Work instructions
Restrict the output to the lines below starting at the one that contains "const wrapSteps = Math.round(TIE_TURNS" and ending at the one that contains "cad_parts[node].hide_render = cad_parts[node].hide_viewport", and restate them word for word, both ends included.

Data extracted from a collection
········

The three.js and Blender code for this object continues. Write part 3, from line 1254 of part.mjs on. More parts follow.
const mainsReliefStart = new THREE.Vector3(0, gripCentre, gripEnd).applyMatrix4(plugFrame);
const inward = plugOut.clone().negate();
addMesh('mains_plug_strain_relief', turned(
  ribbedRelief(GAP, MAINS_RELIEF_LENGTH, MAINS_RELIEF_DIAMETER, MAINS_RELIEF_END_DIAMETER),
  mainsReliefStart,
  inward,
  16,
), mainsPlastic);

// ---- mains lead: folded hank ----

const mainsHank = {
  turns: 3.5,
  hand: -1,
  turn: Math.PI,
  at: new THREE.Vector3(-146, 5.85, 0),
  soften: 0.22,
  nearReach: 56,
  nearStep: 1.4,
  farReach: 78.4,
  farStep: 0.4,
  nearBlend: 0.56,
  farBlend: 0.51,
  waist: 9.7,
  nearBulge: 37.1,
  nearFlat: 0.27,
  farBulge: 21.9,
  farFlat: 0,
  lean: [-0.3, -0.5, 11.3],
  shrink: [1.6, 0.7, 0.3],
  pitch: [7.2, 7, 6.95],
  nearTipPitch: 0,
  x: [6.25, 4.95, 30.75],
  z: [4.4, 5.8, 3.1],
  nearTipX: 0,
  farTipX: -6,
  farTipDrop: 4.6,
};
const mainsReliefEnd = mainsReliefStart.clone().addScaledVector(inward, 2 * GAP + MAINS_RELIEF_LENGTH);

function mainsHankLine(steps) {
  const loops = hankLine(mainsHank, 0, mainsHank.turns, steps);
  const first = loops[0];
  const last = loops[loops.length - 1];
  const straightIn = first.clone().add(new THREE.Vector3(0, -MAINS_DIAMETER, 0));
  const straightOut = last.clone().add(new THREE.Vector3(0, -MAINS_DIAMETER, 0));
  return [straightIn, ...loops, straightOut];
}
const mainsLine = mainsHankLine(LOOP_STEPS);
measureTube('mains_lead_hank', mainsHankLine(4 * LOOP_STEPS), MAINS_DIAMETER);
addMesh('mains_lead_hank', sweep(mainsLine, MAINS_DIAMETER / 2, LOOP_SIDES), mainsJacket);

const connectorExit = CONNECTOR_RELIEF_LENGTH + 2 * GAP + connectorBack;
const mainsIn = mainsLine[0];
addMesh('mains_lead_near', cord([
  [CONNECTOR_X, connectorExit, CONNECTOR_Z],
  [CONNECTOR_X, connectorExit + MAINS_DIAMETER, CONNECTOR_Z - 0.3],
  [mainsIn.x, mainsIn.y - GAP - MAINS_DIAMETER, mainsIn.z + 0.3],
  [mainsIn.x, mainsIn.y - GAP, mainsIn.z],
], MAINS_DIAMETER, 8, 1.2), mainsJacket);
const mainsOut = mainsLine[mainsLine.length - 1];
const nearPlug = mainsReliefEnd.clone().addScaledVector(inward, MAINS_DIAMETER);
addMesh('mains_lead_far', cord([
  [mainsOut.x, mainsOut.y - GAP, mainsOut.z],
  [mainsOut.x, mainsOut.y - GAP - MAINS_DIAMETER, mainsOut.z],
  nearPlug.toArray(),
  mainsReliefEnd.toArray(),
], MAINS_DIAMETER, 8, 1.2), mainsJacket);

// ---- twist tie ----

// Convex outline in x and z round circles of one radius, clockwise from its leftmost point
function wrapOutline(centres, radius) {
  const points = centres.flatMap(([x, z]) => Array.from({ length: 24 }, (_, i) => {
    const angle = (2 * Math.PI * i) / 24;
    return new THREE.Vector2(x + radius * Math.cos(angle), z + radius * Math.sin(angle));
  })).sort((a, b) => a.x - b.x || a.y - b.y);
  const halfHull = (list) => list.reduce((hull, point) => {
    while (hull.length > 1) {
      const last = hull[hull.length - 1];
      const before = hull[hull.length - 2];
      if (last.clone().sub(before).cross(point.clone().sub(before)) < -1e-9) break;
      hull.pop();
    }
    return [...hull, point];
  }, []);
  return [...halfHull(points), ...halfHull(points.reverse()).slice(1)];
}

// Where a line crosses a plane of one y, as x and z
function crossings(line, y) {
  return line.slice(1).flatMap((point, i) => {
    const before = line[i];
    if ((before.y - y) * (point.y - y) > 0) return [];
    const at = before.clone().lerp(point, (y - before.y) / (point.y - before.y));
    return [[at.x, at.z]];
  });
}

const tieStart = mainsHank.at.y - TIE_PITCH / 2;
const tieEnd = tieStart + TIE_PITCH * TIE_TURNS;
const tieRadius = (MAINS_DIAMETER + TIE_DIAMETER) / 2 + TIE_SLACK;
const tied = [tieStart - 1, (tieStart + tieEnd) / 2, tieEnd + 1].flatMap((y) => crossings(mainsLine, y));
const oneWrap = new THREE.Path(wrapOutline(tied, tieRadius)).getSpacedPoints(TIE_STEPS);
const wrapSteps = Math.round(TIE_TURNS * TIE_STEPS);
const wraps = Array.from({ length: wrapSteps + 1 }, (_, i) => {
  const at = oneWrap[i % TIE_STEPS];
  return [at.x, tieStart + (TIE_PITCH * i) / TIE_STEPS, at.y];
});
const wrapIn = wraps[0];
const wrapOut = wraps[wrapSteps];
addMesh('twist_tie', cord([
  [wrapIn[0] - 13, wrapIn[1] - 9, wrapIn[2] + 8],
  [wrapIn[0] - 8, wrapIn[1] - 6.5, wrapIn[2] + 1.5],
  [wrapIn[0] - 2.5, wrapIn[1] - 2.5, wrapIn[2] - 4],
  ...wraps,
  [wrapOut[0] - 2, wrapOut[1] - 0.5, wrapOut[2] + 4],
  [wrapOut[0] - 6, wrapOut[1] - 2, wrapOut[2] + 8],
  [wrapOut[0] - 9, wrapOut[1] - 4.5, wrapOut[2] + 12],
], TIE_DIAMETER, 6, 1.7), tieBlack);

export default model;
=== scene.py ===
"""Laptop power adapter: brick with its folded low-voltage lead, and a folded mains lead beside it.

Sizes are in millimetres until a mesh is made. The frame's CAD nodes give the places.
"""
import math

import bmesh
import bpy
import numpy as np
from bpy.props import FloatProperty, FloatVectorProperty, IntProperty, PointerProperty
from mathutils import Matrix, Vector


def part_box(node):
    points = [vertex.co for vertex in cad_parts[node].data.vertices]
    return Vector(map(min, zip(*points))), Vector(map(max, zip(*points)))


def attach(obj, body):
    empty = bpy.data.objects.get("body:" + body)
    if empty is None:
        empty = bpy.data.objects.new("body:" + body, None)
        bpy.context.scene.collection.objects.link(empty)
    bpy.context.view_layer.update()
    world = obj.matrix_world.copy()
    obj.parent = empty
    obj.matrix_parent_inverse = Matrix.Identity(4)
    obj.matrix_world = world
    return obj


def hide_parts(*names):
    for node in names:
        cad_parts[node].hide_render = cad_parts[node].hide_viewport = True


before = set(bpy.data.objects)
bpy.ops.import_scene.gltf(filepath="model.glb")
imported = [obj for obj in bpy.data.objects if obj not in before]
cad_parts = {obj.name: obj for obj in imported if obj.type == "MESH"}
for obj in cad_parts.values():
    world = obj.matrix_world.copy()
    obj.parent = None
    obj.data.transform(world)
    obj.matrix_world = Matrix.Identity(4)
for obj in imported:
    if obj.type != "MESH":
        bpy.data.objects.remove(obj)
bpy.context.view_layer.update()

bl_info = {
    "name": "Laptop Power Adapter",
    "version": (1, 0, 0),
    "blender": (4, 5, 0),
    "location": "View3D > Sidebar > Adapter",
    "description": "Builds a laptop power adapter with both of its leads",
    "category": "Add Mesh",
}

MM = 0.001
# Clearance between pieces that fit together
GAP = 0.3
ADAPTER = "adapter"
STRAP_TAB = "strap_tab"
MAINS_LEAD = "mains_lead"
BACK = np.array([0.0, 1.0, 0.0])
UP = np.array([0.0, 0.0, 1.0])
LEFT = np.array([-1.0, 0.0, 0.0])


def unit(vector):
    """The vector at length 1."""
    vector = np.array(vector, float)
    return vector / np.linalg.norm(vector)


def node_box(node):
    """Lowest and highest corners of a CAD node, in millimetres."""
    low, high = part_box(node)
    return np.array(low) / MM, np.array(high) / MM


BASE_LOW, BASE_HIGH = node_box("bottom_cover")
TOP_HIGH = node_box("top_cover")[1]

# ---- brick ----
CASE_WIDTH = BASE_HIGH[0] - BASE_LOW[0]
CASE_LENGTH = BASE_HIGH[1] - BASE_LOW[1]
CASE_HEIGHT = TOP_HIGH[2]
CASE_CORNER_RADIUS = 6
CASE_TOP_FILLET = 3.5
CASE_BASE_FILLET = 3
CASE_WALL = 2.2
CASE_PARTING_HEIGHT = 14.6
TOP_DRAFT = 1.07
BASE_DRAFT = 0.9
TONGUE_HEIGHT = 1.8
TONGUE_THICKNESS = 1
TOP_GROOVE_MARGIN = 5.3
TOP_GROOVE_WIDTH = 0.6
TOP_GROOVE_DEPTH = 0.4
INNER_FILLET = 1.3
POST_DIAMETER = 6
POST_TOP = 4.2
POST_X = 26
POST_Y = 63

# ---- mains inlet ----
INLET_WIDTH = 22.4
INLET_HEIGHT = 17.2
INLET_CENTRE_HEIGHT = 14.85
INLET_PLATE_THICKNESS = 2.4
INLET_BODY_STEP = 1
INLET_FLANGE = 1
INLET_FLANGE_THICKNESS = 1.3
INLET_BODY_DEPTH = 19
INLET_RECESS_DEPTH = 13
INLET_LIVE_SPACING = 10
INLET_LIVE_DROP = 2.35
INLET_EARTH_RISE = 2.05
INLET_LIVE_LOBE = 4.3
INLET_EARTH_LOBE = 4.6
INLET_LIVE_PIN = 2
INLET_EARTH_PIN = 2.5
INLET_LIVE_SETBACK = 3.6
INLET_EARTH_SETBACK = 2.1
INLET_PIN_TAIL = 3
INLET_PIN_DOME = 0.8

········

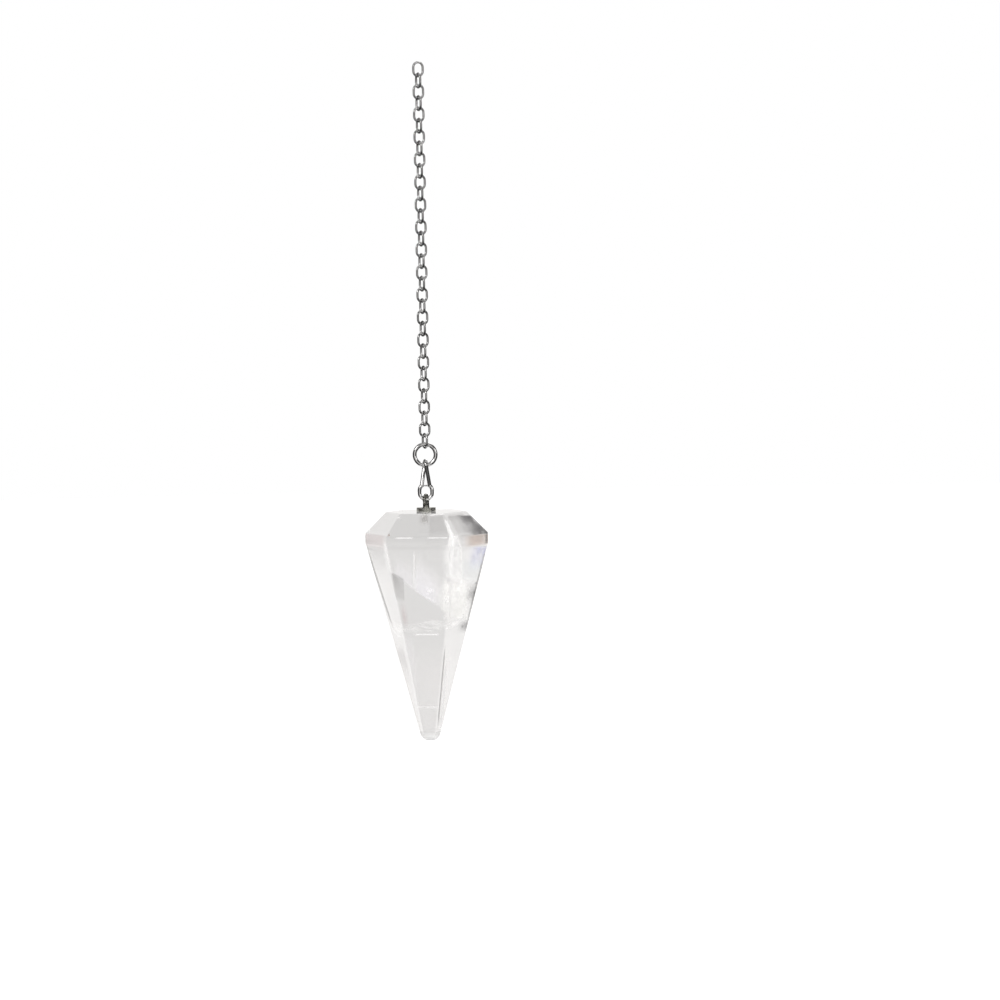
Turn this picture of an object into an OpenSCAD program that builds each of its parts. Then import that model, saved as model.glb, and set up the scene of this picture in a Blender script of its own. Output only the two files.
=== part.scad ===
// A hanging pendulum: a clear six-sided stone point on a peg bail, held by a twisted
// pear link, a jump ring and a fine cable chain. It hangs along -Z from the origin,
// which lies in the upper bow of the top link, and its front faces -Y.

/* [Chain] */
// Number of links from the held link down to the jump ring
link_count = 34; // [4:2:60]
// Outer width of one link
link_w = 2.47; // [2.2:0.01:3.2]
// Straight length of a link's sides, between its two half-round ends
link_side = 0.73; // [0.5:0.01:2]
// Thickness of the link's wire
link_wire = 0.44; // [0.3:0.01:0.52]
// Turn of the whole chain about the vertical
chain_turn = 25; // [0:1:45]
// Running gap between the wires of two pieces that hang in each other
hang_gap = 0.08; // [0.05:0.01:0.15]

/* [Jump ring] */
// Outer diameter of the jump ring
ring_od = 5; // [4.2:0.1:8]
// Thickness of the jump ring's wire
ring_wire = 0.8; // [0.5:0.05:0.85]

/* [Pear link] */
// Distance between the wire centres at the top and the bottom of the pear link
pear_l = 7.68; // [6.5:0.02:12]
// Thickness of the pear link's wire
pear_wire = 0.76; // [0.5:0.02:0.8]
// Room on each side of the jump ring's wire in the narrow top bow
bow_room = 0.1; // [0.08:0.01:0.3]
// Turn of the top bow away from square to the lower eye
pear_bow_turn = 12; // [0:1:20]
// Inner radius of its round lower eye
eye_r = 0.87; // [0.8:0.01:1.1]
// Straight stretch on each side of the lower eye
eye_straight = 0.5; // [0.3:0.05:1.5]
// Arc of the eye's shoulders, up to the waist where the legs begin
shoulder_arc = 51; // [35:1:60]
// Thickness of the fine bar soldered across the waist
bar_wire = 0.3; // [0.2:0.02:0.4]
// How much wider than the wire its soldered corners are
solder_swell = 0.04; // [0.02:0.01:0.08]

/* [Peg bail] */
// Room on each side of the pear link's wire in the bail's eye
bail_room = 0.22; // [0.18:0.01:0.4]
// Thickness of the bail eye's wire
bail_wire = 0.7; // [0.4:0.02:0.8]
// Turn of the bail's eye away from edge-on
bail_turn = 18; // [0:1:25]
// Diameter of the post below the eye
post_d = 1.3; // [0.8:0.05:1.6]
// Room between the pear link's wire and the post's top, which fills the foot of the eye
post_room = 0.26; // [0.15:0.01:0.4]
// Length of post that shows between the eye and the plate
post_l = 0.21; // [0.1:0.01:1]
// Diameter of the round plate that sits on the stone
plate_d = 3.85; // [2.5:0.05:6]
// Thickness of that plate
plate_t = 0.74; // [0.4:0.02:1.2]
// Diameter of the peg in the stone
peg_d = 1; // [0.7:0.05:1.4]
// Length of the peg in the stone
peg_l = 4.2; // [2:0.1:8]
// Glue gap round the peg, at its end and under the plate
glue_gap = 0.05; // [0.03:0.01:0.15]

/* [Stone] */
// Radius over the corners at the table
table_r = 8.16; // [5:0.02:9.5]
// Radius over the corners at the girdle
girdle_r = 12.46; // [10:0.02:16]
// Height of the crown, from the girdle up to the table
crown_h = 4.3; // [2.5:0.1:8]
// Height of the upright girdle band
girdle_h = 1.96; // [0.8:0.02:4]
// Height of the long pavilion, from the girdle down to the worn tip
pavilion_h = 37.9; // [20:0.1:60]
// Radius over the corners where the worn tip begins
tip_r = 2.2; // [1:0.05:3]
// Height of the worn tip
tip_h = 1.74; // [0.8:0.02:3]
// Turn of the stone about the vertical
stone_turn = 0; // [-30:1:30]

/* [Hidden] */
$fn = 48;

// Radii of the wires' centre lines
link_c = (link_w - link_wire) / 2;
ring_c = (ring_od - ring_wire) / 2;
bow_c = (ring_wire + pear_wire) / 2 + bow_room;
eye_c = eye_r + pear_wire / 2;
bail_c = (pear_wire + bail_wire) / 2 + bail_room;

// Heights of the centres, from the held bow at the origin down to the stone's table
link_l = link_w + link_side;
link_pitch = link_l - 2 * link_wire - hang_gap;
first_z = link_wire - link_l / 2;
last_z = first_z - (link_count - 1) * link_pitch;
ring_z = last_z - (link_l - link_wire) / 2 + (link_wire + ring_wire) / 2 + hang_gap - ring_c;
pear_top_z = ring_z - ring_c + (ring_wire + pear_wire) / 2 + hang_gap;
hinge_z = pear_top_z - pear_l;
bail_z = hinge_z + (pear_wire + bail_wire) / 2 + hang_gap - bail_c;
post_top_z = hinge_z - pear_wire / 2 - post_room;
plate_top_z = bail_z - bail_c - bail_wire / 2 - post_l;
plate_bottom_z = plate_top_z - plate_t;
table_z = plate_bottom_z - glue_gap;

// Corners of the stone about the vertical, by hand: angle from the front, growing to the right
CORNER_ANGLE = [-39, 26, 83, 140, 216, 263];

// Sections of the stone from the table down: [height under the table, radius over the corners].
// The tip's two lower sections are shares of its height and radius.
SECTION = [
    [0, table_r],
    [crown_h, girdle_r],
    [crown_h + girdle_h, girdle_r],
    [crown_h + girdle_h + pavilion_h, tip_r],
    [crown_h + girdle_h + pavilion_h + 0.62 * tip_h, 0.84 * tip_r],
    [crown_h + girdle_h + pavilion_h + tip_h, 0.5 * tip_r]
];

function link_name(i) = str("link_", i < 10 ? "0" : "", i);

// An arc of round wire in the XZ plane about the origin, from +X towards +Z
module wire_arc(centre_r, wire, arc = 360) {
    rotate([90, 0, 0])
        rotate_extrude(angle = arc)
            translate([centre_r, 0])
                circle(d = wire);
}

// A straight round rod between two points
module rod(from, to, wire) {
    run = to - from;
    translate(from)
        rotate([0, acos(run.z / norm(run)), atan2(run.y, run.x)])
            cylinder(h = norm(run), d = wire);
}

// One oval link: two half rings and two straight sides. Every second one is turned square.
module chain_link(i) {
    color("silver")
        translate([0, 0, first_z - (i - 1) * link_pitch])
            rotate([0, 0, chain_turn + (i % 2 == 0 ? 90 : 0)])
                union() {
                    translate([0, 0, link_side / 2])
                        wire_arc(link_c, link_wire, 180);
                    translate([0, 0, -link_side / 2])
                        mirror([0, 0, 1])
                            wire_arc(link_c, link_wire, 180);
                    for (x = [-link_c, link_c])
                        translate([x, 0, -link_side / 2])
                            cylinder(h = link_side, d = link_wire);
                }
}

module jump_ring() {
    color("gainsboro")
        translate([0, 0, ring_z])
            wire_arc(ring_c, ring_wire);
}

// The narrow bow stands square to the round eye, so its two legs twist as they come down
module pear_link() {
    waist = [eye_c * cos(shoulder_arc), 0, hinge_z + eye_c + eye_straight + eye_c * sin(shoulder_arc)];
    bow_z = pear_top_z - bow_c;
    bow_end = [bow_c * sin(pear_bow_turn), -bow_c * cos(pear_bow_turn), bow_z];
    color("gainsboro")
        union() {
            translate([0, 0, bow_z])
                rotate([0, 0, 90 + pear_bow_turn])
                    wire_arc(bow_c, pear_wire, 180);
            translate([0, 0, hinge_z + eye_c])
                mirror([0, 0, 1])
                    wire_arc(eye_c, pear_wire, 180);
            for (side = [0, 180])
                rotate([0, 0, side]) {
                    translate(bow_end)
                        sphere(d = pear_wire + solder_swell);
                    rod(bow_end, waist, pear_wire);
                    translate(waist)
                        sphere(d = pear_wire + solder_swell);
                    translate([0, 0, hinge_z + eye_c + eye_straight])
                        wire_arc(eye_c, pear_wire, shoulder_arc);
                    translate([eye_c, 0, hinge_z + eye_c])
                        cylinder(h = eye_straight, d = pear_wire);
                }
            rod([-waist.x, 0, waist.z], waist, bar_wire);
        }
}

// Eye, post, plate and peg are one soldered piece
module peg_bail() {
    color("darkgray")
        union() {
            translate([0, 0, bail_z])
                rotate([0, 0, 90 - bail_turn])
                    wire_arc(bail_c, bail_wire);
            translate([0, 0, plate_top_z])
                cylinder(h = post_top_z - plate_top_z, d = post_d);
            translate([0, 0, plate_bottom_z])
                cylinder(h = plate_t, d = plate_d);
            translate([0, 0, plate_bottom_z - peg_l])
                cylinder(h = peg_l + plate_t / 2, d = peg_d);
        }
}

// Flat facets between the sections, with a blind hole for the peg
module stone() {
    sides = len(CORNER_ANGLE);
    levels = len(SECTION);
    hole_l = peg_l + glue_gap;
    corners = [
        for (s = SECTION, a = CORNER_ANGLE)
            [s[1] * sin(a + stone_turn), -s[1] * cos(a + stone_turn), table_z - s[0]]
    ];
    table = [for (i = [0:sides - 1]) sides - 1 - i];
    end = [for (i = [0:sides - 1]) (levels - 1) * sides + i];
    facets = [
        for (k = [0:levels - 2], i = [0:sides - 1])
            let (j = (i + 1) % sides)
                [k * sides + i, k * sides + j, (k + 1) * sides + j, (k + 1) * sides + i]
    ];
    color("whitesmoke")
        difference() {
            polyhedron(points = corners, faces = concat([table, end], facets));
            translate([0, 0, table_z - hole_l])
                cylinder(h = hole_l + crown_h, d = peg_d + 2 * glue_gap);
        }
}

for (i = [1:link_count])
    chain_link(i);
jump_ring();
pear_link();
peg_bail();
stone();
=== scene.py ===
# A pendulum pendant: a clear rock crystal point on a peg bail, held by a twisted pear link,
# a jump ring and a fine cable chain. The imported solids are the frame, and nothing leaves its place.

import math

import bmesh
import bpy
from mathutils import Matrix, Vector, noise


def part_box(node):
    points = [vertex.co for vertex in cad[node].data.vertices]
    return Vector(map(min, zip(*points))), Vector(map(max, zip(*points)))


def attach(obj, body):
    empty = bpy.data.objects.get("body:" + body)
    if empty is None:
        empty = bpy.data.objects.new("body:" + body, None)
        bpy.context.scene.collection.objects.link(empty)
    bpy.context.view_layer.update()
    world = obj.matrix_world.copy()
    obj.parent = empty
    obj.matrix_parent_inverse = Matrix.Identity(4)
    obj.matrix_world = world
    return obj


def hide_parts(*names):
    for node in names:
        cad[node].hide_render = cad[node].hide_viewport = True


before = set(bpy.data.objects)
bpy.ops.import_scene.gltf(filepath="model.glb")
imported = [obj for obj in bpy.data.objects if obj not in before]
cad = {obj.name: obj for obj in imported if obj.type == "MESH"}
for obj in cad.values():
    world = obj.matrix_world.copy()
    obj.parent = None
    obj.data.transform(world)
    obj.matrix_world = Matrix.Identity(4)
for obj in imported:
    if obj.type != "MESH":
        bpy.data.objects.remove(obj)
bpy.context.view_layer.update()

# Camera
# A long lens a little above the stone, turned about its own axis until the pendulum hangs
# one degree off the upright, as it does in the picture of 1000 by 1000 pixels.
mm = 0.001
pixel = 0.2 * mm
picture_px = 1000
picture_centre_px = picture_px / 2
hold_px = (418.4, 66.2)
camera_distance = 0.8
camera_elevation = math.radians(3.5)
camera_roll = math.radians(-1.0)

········

Problem solution
const wrapSteps = Math.round(TIE_TURNS * TIE_STEPS);
const wraps = Array.from({ length: wrapSteps + 1 }, (_, i) => {
  const at = oneWrap[i % TIE_STEPS];
  return [at.x, tieStart + (TIE_PITCH * i) / TIE_STEPS, at.y];
});
const wrapIn = wraps[0];
const wrapOut = wraps[wrapSteps];
addMesh('twist_tie', cord([
  [wrapIn[0] - 13, wrapIn[1] - 9, wrapIn[2] + 8],
  [wrapIn[0] - 8, wrapIn[1] - 6.5, wrapIn[2] + 1.5],
  [wrapIn[0] - 2.5, wrapIn[1] - 2.5, wrapIn[2] - 4],
  ...wraps,
  [wrapOut[0] - 2, wrapOut[1] - 0.5, wrapOut[2] + 4],
  [wrapOut[0] - 6, wrapOut[1] - 2, wrapOut[2] + 8],
  [wrapOut[0] - 9, wrapOut[1] - 4.5, wrapOut[2] + 12],
], TIE_DIAMETER, 6, 1.7), tieBlack);

export default model;
=== scene.py ===
"""Laptop power adapter: brick with its folded low-voltage lead, and a folded mains lead beside it.

Sizes are in millimetres until a mesh is made. The frame's CAD nodes give the places.
"""
import math

import bmesh
import bpy
import numpy as np
from bpy.props import FloatProperty, FloatVectorProperty, IntProperty, PointerProperty
from mathutils import Matrix, Vector


def part_box(node):
    points = [vertex.co for vertex in cad_parts[node].data.vertices]
    return Vector(map(min, zip(*points))), Vector(map(max, zip(*points)))


def attach(obj, body):
    empty = bpy.data.objects.get("body:" + body)
    if empty is None:
        empty = bpy.data.objects.new("body:" + body, None)
        bpy.context.scene.collection.objects.link(empty)
    bpy.context.view_layer.update()
    world = obj.matrix_world.copy()
    obj.parent = empty
    obj.matrix_parent_inverse = Matrix.Identity(4)
    obj.matrix_world = world
    return obj


def hide_parts(*names):
    for node in names:
        cad_parts[node].hide_render = cad_parts[node].hide_viewport = True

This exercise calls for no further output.